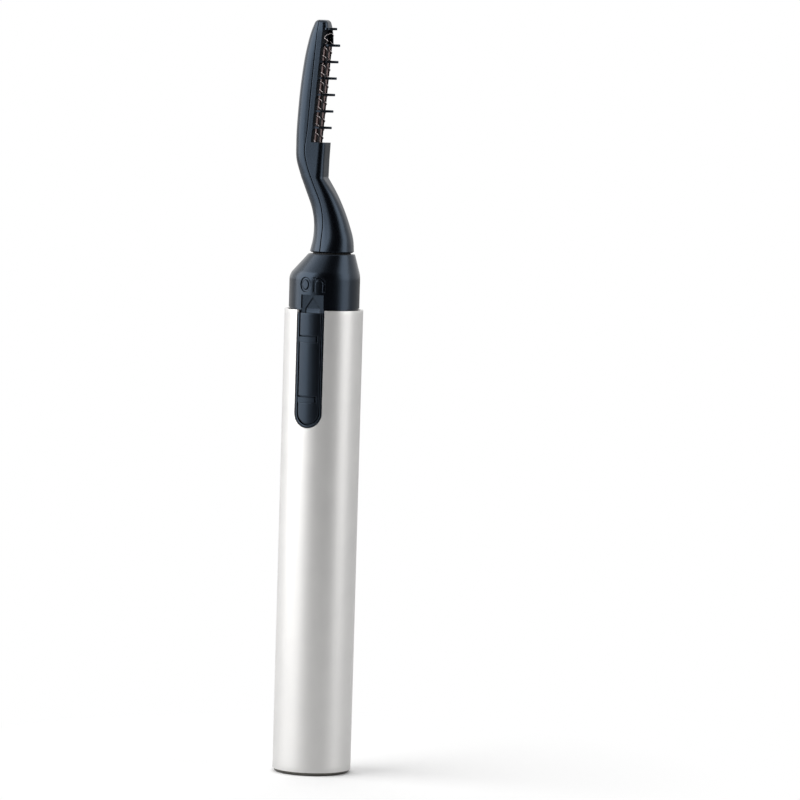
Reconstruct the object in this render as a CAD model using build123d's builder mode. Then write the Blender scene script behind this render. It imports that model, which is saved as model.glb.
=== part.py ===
from build123d import *
from math import atan2, cos, degrees, pi, radians, sin
import os

# Battery heated eyelash curler: a slim pen with a lacquered barrel, a slide switch and a comb head.
# The origin is the middle of the base, +Z runs up the pen, the comb's teeth point along +X and the
# switch faces -Y.  All sizes are in millimetres.

# ---- barrel ----
barrel_radius = 7.5
barrel_wall = 0.55
barrel_length = 88.25
end_cap_lip = 0.65            # the end cap stands this far below the tube
end_cap_inset = 0.25
end_cap_edge = 0.3
end_cap_plug_depth = 3.0
end_cap_glue = 0.03
slot_width = 5.62
slot_length = 22.4            # from the barrel's open rim to the slot's round end
barrel_bore = barrel_radius - barrel_wall
barrel_bottom = end_cap_lip
barrel_top = barrel_bottom + barrel_length
slot_bottom = barrel_top - slot_length
plug_top = barrel_bottom + end_cap_plug_depth

# ---- battery ----
cell_radius = 5.25
cell_can_length = 43.7
cell_button_radius = 1.9
cell_button_height = 0.8
cell_edge = 0.45

# ---- chassis ----
chassis_clearance = 0.4
rib_clearance = 0.05
rib_width = 1.2
foot_gap = 0.05
bay_clearance = 0.2
bulkhead = 1.6
contact_thickness = 0.3
spring_length = 4.6
spring_wire_radius = 0.25
spring_base_radius = 3.6
spring_top_radius = 2.0
spring_turns = 4
spring_steps = 14
disc_margin = 0.6             # of the contact disc beyond the spring
positive_disc_radius = 4.0
positive_tab_width = 2.0
positive_tab_rise = 0.8       # above the upper bulkhead
strap_width = 2.0
strap_clearance = 0.1
strap_depth = 0.2             # of the strap's middle behind the bay's wall
strap_rise = 2.3              # above the upper bulkhead
strap_headroom = 0.7
strap_groove_depth = 1.2
strap_upper_groove_depth = 2.2
chassis_radius = barrel_bore - chassis_clearance
chassis_bottom = plug_top + foot_gap
chassis_top = barrel_top - 0.5
bay_radius = cell_radius + bay_clearance
bay_bottom = chassis_bottom + bulkhead
spring_bottom = bay_bottom + contact_thickness
cell_bottom = spring_bottom + spring_length
can_top = cell_bottom + cell_can_length
button_top = can_top + cell_button_height
bay_top = button_top + contact_thickness
bulkhead_top = bay_top + bulkhead
wire_bore_radius = 4.5
disc_radius = spring_base_radius + disc_margin
strap_top = bulkhead_top + strap_rise
strap_y = -bay_radius - strap_depth

# ---- collar ----
collar_radius = 6.74
collar_lip = 0.25             # the collar is waisted where it dips inside the rim
collar_seat_bottom = barrel_top + 0.3
collar_shoulder = barrel_top + 5.65       # where the straight wall ends
collar_top = barrel_top + 10.6
collar_round = 2.4            # of the shoulder, where it faces away from the head
collar_round_steps = 4
collar_sides = 12             # chords to a quarter turn of the shoulder
collar_wall = 1.4
neck_x = 1.3                  # the head stands off the barrel's axis, towards the teeth
collar_top_radius = 4.42
spigot_height = 4.6
spigot_clearance = 0.05
spigot_headroom = 1.1
collar_cavity_radius = collar_radius - collar_wall
collar_cavity_top = chassis_top + spigot_height + spigot_headroom
spigot_radius = collar_cavity_radius - spigot_clearance

# ---- switch ----
bed_depth = barrel_radius - 1.5           # the bed that the slider runs on, measured from the axis
bed_wall = 1.5
slider_width = 3.93
slider_travel = 3.3
slider_end_gap = 0.1
slider_clearance = 0.05
slider_lift = 0.05
slider_radius = barrel_radius - 0.05
frame_radius = barrel_radius - 0.3
frame_clearance = 0.1
groove_height = 1.3
upper_groove = slot_bottom + 16.95
lower_groove = slot_bottom + 5.45
stem_width = 2.0
stem_length = 5.8
stem_bottom = slot_bottom + 5.5
stem_clearance = 0.1
pocket_half_width = 3.3
pocket_floor = 2.0            # above the slot's lower end
pocket_roof = 1.2             # below the chassis's upper end
recess_width = 4.3
arrow_rise = 0.4              # above the chassis
arrow_width = 3.3
arrow_height = 2.5
arrow_depth = 0.15
wiper_thickness = 0.2
wiper_height = 4.0
wiper_gap = 0.05
wiper_side_gap = 0.5
strip_width = 1.5
feed_strip_length = 12.0
feed_strip_drop = 2.0         # below the stem's lower end
load_strip_length = 8.0
load_strip_rise = 6.0         # above the stem's lower end
bed_inner = bed_depth - bed_wall
slider_bottom = slot_bottom + 0.75
slider_top = chassis_top
slider_height = slider_top - slider_bottom
frame_width = slot_width - 2 * frame_clearance
channel_width = slider_width + 2 * slider_clearance
recess_top = slider_top + slider_travel + slider_end_gap
strip_offset = (stem_width / 2 + stem_clearance + pocket_half_width) / 2
stem_slot_length = stem_length + slider_travel + 2 * stem_clearance

# ---- neck insert ----
insert_radius = 3.62
insert_bore_radius = 2.2
insert_flange_radius = 3.9
insert_flange = 1.0
insert_socket_depth = 2.4
insert_seat = 0.62            # step on which the head stands
neck_gap = 0.25               # shadow gap between collar and head
head_bottom = collar_top + neck_gap
insert_plug_radius = insert_radius - insert_seat
socket_clearance = 0.03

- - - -

### Given exercise
Output all of the material, please, exactly as it stands.

### Result of this exercise
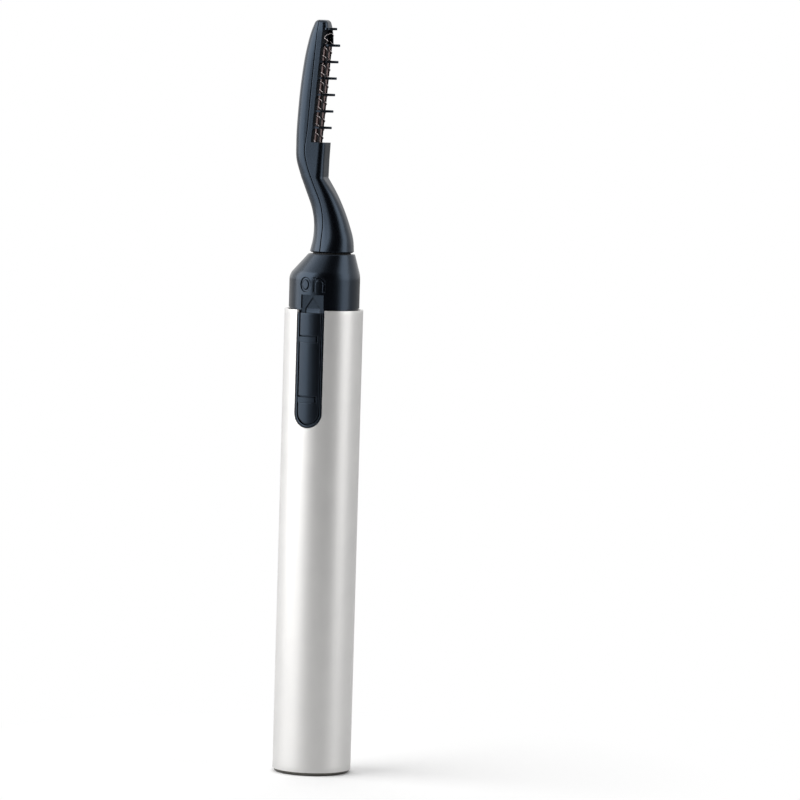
Reconstruct the object in this render as a CAD model using build123d's builder mode. Then write the Blender scene script behind this render. It imports that model, which is saved as model.glb.
=== part.py ===
from build123d import *
from math import atan2, cos, degrees, pi, radians, sin
import os

# Battery heated eyelash curler: a slim pen with a lacquered barrel, a slide switch and a comb head.
# The origin is the middle of the base, +Z runs up the pen, the comb's teeth point along +X and the
# switch faces -Y.  All sizes are in millimetres.

# ---- barrel ----
barrel_radius = 7.5
barrel_wall = 0.55
barrel_length = 88.25
end_cap_lip = 0.65            # the end cap stands this far below the tube
end_cap_inset = 0.25
end_cap_edge = 0.3
end_cap_plug_depth = 3.0
end_cap_glue = 0.03
slot_width = 5.62
slot_length = 22.4            # from the barrel's open rim to the slot's round end
barrel_bore = barrel_radius - barrel_wall
barrel_bottom = end_cap_lip
barrel_top = barrel_bottom + barrel_length
slot_bottom = barrel_top - slot_length
plug_top = barrel_bottom + end_cap_plug_depth

# ---- battery ----
cell_radius = 5.25
cell_can_length = 43.7
cell_button_radius = 1.9
cell_button_height = 0.8
cell_edge = 0.45

# ---- chassis ----
chassis_clearance = 0.4
rib_clearance = 0.05
rib_width = 1.2
foot_gap = 0.05
bay_clearance = 0.2
bulkhead = 1.6
contact_thickness = 0.3
spring_length = 4.6
spring_wire_radius = 0.25
spring_base_radius = 3.6
spring_top_radius = 2.0
spring_turns = 4
spring_steps = 14
disc_margin = 0.6             # of the contact disc beyond the spring
positive_disc_radius = 4.0
positive_tab_width = 2.0
positive_tab_rise = 0.8       # above the upper bulkhead
strap_width = 2.0
strap_clearance = 0.1
strap_depth = 0.2             # of the strap's middle behind the bay's wall
strap_rise = 2.3              # above the upper bulkhead
strap_headroom = 0.7
strap_groove_depth = 1.2
strap_upper_groove_depth = 2.2
chassis_radius = barrel_bore - chassis_clearance
chassis_bottom = plug_top + foot_gap
chassis_top = barrel_top - 0.5
bay_radius = cell_radius + bay_clearance
bay_bottom = chassis_bottom + bulkhead
spring_bottom = bay_bottom + contact_thickness
cell_bottom = spring_bottom + spring_length
can_top = cell_bottom + cell_can_length
button_top = can_top + cell_button_height
bay_top = button_top + contact_thickness
bulkhead_top = bay_top + bulkhead
wire_bore_radius = 4.5
disc_radius = spring_base_radius + disc_margin
strap_top = bulkhead_top + strap_rise
strap_y = -bay_radius - strap_depth

# ---- collar ----
collar_radius = 6.74
collar_lip = 0.25             # the collar is waisted where it dips inside the rim
collar_seat_bottom = barrel_top + 0.3
collar_shoulder = barrel_top + 5.65       # where the straight wall ends
collar_top = barrel_top + 10.6
collar_round = 2.4            # of the shoulder, where it faces away from the head
collar_round_steps = 4
collar_sides = 12             # chords to a quarter turn of the shoulder
collar_wall = 1.4
neck_x = 1.3                  # the head stands off the barrel's axis, towards the teeth
collar_top_radius = 4.42
spigot_height = 4.6
spigot_clearance = 0.05
spigot_headroom = 1.1
collar_cavity_radius = collar_radius - collar_wall
collar_cavity_top = chassis_top + spigot_height + spigot_headroom
spigot_radius = collar_cavity_radius - spigot_clearance

# ---- switch ----
bed_depth = barrel_radius - 1.5           # the bed that the slider runs on, measured from the axis
bed_wall = 1.5
slider_width = 3.93
slider_travel = 3.3
slider_end_gap = 0.1
slider_clearance = 0.05
slider_lift = 0.05
slider_radius = barrel_radius - 0.05
frame_radius = barrel_radius - 0.3
frame_clearance = 0.1
groove_height = 1.3
upper_groove = slot_bottom + 16.95
lower_groove = slot_bottom + 5.45
stem_width = 2.0
stem_length = 5.8
stem_bottom = slot_bottom + 5.5
stem_clearance = 0.1
pocket_half_width = 3.3
pocket_floor = 2.0            # above the slot's lower end
pocket_roof = 1.2             # below the chassis's upper end
recess_width = 4.3
arrow_rise = 0.4              # above the chassis
arrow_width = 3.3
arrow_height = 2.5
arrow_depth = 0.15
wiper_thickness = 0.2
wiper_height = 4.0
wiper_gap = 0.05
wiper_side_gap = 0.5
strip_width = 1.5
feed_strip_length = 12.0
feed_strip_drop = 2.0         # below the stem's lower end
load_strip_length = 8.0
load_strip_rise = 6.0         # above the stem's lower end
bed_inner = bed_depth - bed_wall
slider_bottom = slot_bottom + 0.75
slider_top = chassis_top
slider_height = slider_top - slider_bottom
frame_width = slot_width - 2 * frame_clearance
channel_width = slider_width + 2 * slider_clearance
recess_top = slider_top + slider_travel + slider_end_gap
strip_offset = (stem_width / 2 + stem_clearance + pocket_half_width) / 2
stem_slot_length = stem_length + slider_travel + 2 * stem_clearance

# ---- neck insert ----
insert_radius = 3.62
insert_bore_radius = 2.2
insert_flange_radius = 3.9
insert_flange = 1.0
insert_socket_depth = 2.4
insert_seat = 0.62            # step on which the head stands
neck_gap = 0.25               # shadow gap between collar and head
head_bottom = collar_top + neck_gap
insert_plug_radius = insert_radius - insert_seat
socket_clearance = 0.03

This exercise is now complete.